The Old Paradigm: Train Before You Deploy
For most of the history of machine learning, deploying a model meant training it on task-specific data. If you wanted a sentiment classifier, you needed thousands of labeled sentiment examples. Data collection, labeling, and training were prerequisites for any new capability. This requirement created a significant barrier to building AI for specialized domains where labeled data was scarce.
What Zero-Shot and Few-Shot Change
Zero-shot learning means a model can perform a task it was never explicitly trained on, given only a description of the task. A model trained on general text can classify text into categories it has never seen, if you tell it the category names in the prompt. Few-shot learning extends this: give the model a handful of examples of input-output pairs for your task, and it generalizes from those examples to new inputs.
These capabilities exist because large language models, trained on diverse text at scale, implicitly learn to recognize patterns and follow instructions in ways that transfer to tasks they have not seen. The task description in the prompt acts as an implicit specification of the desired behavior.
When Zero-Shot Is Enough
Zero-shot works well when the task is well-defined by its description, when the language model has relevant background knowledge, and when the evaluation criterion is straightforward. Text classification into common categories, translation between major languages, summarization of clear documents, and extraction of structured information from formatted text all work well with zero-shot prompting in 2026.
The practical test: if you can describe the task clearly and give 2-3 representative examples, zero-shot or few-shot prompting will likely work. If the task requires deep domain knowledge not in the training distribution, or involves subtle judgment calls, fine-tuning on task-specific data is still the better approach.
When to Use Few-Shot Instead
Few-shot outperforms zero-shot when the task has specific formatting requirements, unusual terminology, or domain-specific nuances that the model may not infer correctly from a generic description. Providing 5-10 labeled examples from your specific domain calibrates the model to your exact task distribution in a way that a description alone cannot.

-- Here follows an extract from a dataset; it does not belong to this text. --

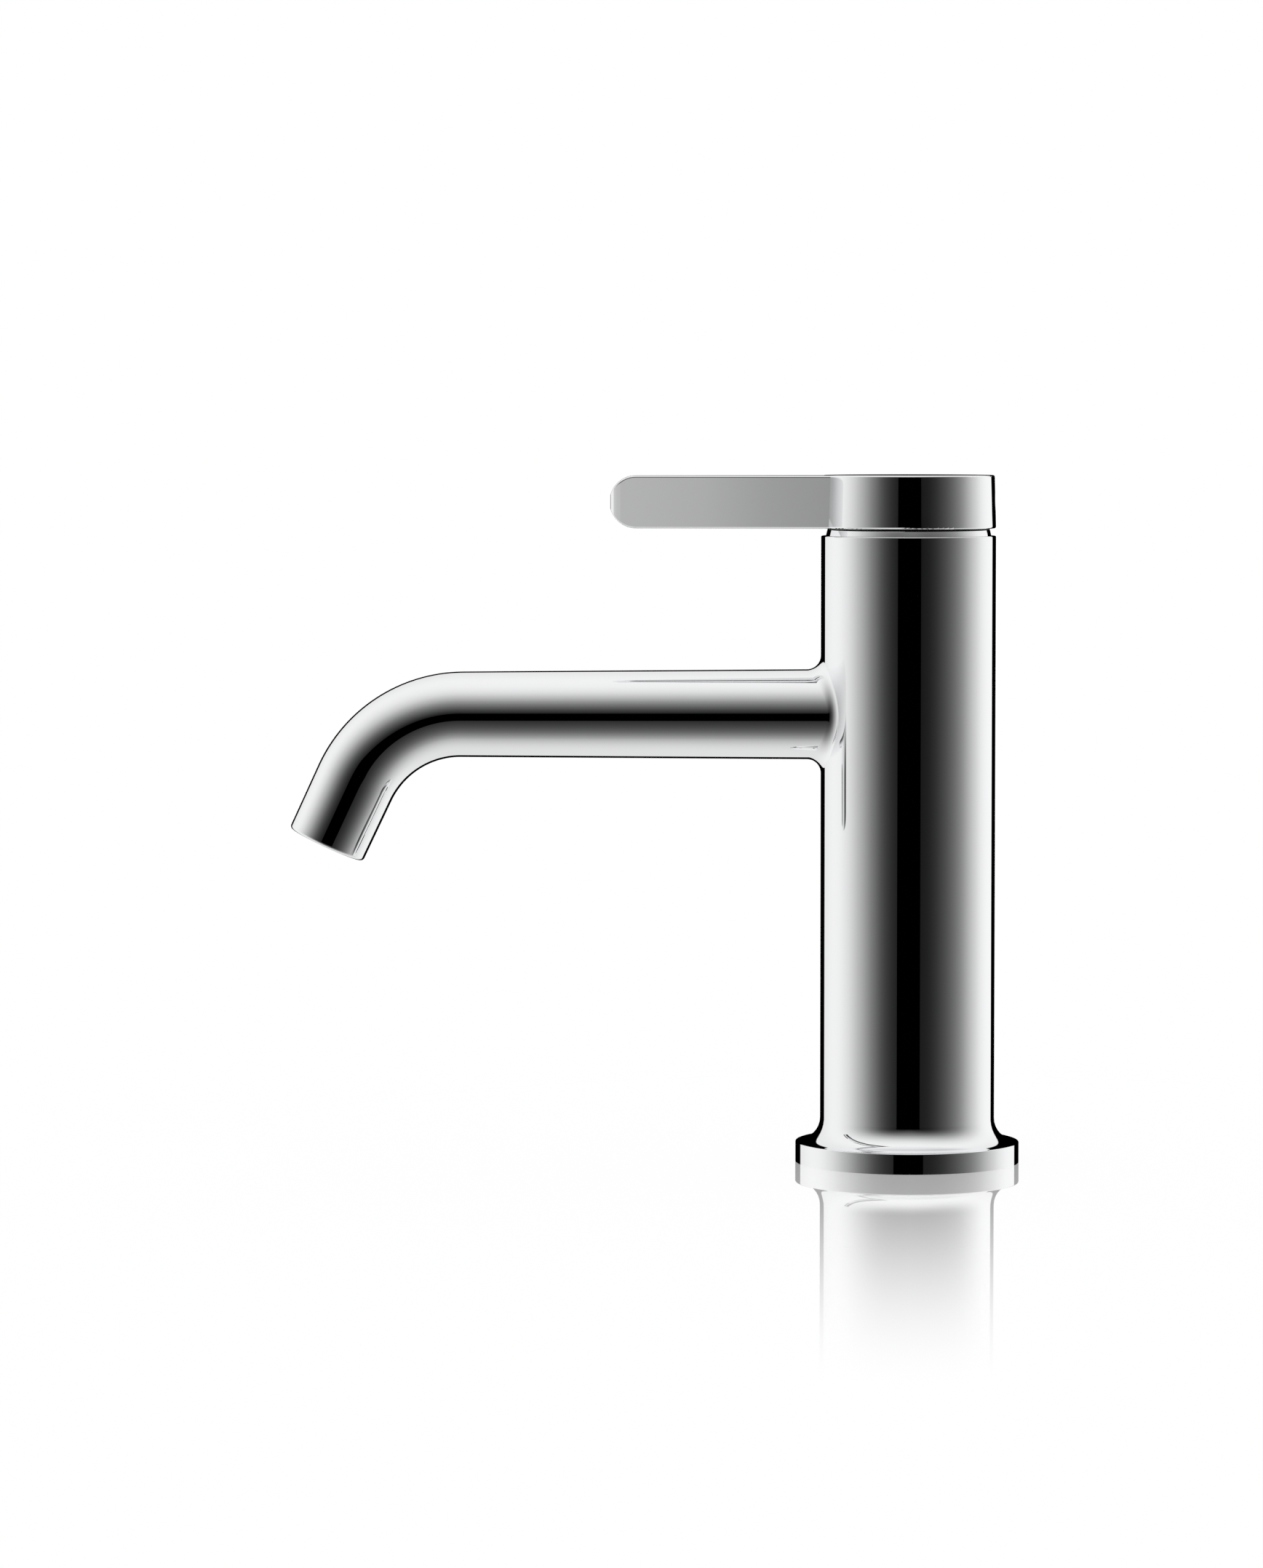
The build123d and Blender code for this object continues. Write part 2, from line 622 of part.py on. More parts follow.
dome_seat = Plane.XY.offset(DOME_GROOVE_Z)
write(ring(DOME_GROOVE_R, CORE_BORE_R, DOME_GROOVE_HEIGHT, dome_seat), "dome_ring_o_ring")

# === lever stem ===============================================================================================================
with BuildPart() as lever_stem:
    with BuildSketch(Plane.XY.offset(PIVOT_Z)):
        Rectangle(STEM_WIDTH, STEM_WIDTH)
    extrude(amount=STEM_TOP - PIVOT_Z)
    chamfer(lever_stem.edges().group_by(Axis.Z)[-1], STEM_EDGE)
    with BuildSketch(Plane.XZ):
        with Locations((0, PIVOT_Z)):
            Circle(STEM_WIDTH / 2)
    extrude(amount=STEM_WIDTH / 2, both=True)
    with BuildSketch(Plane.XY.offset(BALL_Z)):
        Circle(STEM_ARM_R)
    extrude(amount=STEM_ARM)
    with Locations((0, 0, BALL_Z)):
        Sphere(STEM_BALL_R)
    with BuildSketch(Plane.XZ):
        with Locations((0, PIVOT_Z)):
            Circle(PIN_R + PIN_CLEARANCE)
    extrude(amount=STEM_WIDTH, both=True, mode=Mode.SUBTRACT)
write(lever_stem, "lever_stem")

# === lever handle: cap and blade in one casting ==================================================================================
with BuildPart() as lever_handle:
    # blade: a wedge in plan, with a fully rounded end in side view
    with BuildSketch(Plane.XY.offset(CAP_BOTTOM)):
        with Locations((BLADE_TIP_X + BLADE_TIP_R, 0)):
            Circle(BLADE_TIP_R)
        with Locations((BLADE_ROOT_X, 0)):
            Circle(BLADE_ROOT_R)
        make_hull()
    extrude(amount=BLADE_HEIGHT)
    blade_end_r = BLADE_HEIGHT / 2
    blade_middle = CAP_BOTTOM + blade_end_r
    with BuildSketch(Plane.XZ):
        with Locations((BLADE_TIP_X - BLADE_TIP_FLAT + blade_end_r, blade_middle)):
            Circle(blade_end_r)
            Rectangle(-BLADE_TIP_X, BLADE_HEIGHT, align=(Align.MIN, Align.CENTER))
    extrude(amount=BLADE_ROOT_R + 1, both=True, mode=Mode.INTERSECT)
    outline = lever_handle.edges().filter_by_position(Axis.X, BLADE_TIP_X - 1, BLADE_ROOT_X)
    sharp = outline.filter_by(Axis.Y, reverse=True).filter_by(Axis.Z, reverse=True)
    fillet(sharp, BLADE_EDGE)

    # cap
    with BuildSketch(Plane.XZ) as cap_profile:
        with BuildLine():
            Polyline(
                (0, CAP_BOTTOM),
                (CAP_BOTTOM_R, CAP_BOTTOM),
                (CAP_TOP_R, CAP_TOP),
                (0, CAP_TOP),
                close=True,
            )
        make_face()
        fillet(cap_profile.vertices().sort_by(Axis.X)[-1], CAP_BOTTOM_EDGE)
        top_corner = cap_profile.vertices().group_by(Axis.Y)[-1].sort_by(Axis.X)[-1]
        fillet(top_corner, CAP_TOP_EDGE)
    revolve(axis=Axis.Z)

    # hollow around the dome ring, with a boss for the stem
    with BuildSketch(Plane.XZ):
        with BuildLine():
            Polyline(
                (0, CAP_BOTTOM),
                (CAP_LIP_R, CAP_BOTTOM),
                (CAP_INNER_R, CAP_BOTTOM + CAP_LIP_HEIGHT),
                (CAP_INNER_R, CAP_CEILING),
                (BOSS_R, CAP_CEILING),
                (BOSS_R, BOSS_BOTTOM),
                (0, BOSS_BOTTOM),
                close=True,
            )
        make_face()
    revolve(axis=Axis.Z, mode=Mode.SUBTRACT)
    with BuildSketch(Plane.XY.offset(BOSS_BOTTOM)):
        socket_width = STEM_WIDTH + 2 * SOCKET_CLEARANCE
        Rectangle(socket_width, socket_width)
    extrude(amount=STEM_TOP - BOSS_BOTTOM, mode=Mode.SUBTRACT)

    # set screw's thread in the boss, and its way in through the back wall
    with BuildSketch(Plane(origin=(0, 0, SCREW_Z), z_dir=(1, 0, 0))):
        Circle(SCREW_R)
    extrude(amount=BOSS_R + 1, mode=Mode.SUBTRACT)
    with BuildSketch(Plane(origin=(CAP_INNER_R - 1, 0, SCREW_Z), z_dir=(1, 0, 0))):
        Circle(PLUG_HOLE_R)
    extrude(amount=COLUMN_R - CAP_INNER_R + 2, mode=Mode.SUBTRACT)
write(lever_handle, "lever_handle")

with BuildPart() as handle_set_screw:
    with BuildSketch(Plane(origin=(STEM_WIDTH / 2, 0, SCREW_Z), z_dir=(1, 0, 0))):
        Circle(SCREW_R)
    extrude(amount=SCREW_LENGTH)
    socket_start = STEM_WIDTH / 2 + SCREW_LENGTH - SCREW_SOCKET_DEPTH
    with BuildSketch(Plane(origin=(socket_start, 0, SCREW_Z), z_dir=(1, 0, 0))):
        RegularPolygon(SCREW_SOCKET, 6, major_radius=False)
    extrude(amount=SCREW_SOCKET_DEPTH, mode=Mode.SUBTRACT)
write(handle_set_screw, "handle_set_screw")

with BuildPart() as screw_plug:
    with BuildSketch(Plane(origin=(PLUG_INNER_X, 0, SCREW_Z), z_dir=(1, 0, 0))):
        Circle(PLUG_R)
    extrude(amount=PLUG_OUTER_X - PLUG_INNER_X)
    fillet(screw_plug.edges().group_by(Axis.X)[-1], PLUG_EDGE)
write(screw_plug, "screw_plug")

# === aerator =======================================================================================================================
with BuildPart() as aerator_housing:
    with BuildSketch(outlet_plane.offset(AERATOR_START)):
        Circle(AERATOR_R)
        Circle(AERATOR_LIP_R, mode=Mode.SUBTRACT)
    extrude(amount=AERATOR_LENGTH)
    with BuildSketch(outlet_plane.offset(AERATOR_START + AERATOR_LIP)):
        Circle(AERATOR_BORE_R)
    extrude(amount=AERATOR_LENGTH - AERATOR_LIP, mode=Mode.SUBTRACT)
    # four slots for the aerator key
    with BuildSketch(outlet_plane.offset(AERATOR_START)):
        Rectangle(2 * AERATOR_R + 1, KEY_SLOT_WIDTH)
        Rectangle(KEY_SLOT_WIDTH, 2 * AERATOR_R + 1)
    extrude(amount=KEY_SLOT_DEPTH, mode=Mode.SUBTRACT)
write(aerator_housing, "aerator_housing")

INSERT_START = AERATOR_START + AERATOR_LIP
with BuildPart() as aerator_insert:
    with BuildSketch(outlet_plane.offset(INSERT_START)):
        Circle(AERATOR_BORE_R)
    extrude(amount=INSERT_THICKNESS)
    with BuildSketch(outlet_plane.offset(INSERT_START)):
        with HexLocations(CELL_PITCH / 2, 7, 7):
            RegularPolygon((CELL_PITCH - CELL_WALL) / 2, 6, major_radius=False, rotation=30)
        Circle(AERATOR_LIP_R, mode=Mode.INTERSECT)
    extrude(amount=INSERT_THICKNESS, mode=Mode.SUBTRACT)
write(aerator_insert, "aerator_insert")

SCREEN_START = INSERT_START + INSERT_THICKNESS
with BuildPart() as aerator_screen:
    with BuildSketch(outlet_plane.offset(SCREEN_START)):
        Circle(AERATOR_BORE_R)
    extrude(amount=SCREEN_THICKNESS)
    with BuildSketch(outlet_plane.offset(SCREEN_START)):
        with GridLocations(SCREEN_PITCH, SCREEN_PITCH, 9, 9):
            Rectangle(SCREEN_HOLE, SCREEN_HOLE)
        Circle(AERATOR_LIP_R, mode=Mode.INTERSECT)
    extrude(amount=SCREEN_THICKNESS, mode=Mode.SUBTRACT)
write(aerator_screen, "aerator_screen")

seal_seat = outlet_plane.offset(AERATOR_START + AERATOR_LENGTH)
write(ring(AERATOR_BORE_R, AERATOR_SEAT_R, AERATOR_SEAL_THICKNESS, seal_seat), "aerator_seal")
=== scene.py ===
import json
from math import asin, cos, pi, radians, sin, sqrt, tan

import bpy
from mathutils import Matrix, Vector


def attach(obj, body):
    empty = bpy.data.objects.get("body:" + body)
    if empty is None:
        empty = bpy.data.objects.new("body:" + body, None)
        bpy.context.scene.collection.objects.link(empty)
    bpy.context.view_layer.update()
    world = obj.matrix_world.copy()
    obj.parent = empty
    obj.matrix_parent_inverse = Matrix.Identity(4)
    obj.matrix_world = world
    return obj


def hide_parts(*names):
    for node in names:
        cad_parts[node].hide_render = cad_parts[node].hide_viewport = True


# Single-lever bathroom mixer faucet: chrome looks, white studio and camera, in metres.

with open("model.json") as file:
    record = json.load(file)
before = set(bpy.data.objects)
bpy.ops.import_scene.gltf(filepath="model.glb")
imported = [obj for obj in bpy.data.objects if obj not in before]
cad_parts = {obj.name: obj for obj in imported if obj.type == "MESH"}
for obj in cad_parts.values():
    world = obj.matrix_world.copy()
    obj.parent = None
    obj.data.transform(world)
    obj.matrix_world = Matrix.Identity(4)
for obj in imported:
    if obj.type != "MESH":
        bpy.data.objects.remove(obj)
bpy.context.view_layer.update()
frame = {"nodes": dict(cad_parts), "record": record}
scene = bpy.context.scene
nodes = frame["nodes"]

WHITE = (1, 1, 1, 1)


# === node helpers ============================================================================
def node(tree, kind, **settings):
    """Add a shader node and set its plain settings."""
    made = tree.nodes.new(kind)
    for name, value in settings.items():
        setattr(made, name, value)
    return made


def feed(tree, target, source):
    """Give an input a constant or another node's output."""
    if isinstance(source, bpy.types.NodeSocket):
        tree.links.new(source, target)
    else:
        target.default_value = source


def math(tree, operation, first, second=None, third=None, clamp=False):
    """One Math node; returns its output."""
    made = node(tree, "ShaderNodeMath", operation=operation, use_clamp=clamp)
    for socket, source in zip(made.inputs, (first, second, third)):
        if source is not None:
            feed(tree, socket, source)
    return made.outputs[0]


def smooth_step(tree, value, low, high):
    """0 below low, 1 above high, eased between."""
    made = node(tree, "ShaderNodeMapRange", interpolation_type="SMOOTHSTEP")
    feed(tree, made.inputs["Value"], value)
    made.inputs["From Min"].default_value = low
    made.inputs["From Max"].default_value = high
    return made.outputs["Result"]


def between(tree, value, low, high, softness):
    """1 inside low..high, 0 outside, with soft edges."""
    rise = smooth_step(tree, value, low - softness / 2, low + softness / 2)
    fall = smooth_step(tree, value, high - softness / 2, high + softness / 2)
    return math(tree, "SUBTRACT", rise, fall)


def blend(tree, amount, first, second):
    """first where amount is 0, second where it is 1."""
    difference = math(tree, "SUBTRACT", second, first)
    return math(tree, "MULTIPLY_ADD", difference, amount, first)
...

Building Applications With Minimal Training Data
The practical implication is that the barrier to building useful AI applications has dropped significantly. You do not need an ML team and months of data collection to prototype an AI feature. Starting with zero-shot prompting, measuring quality on a representative sample, and selectively fine-tuning only the components that fail consistently — this workflow is accessible to any engineering team with API access and basic evaluation infrastructure.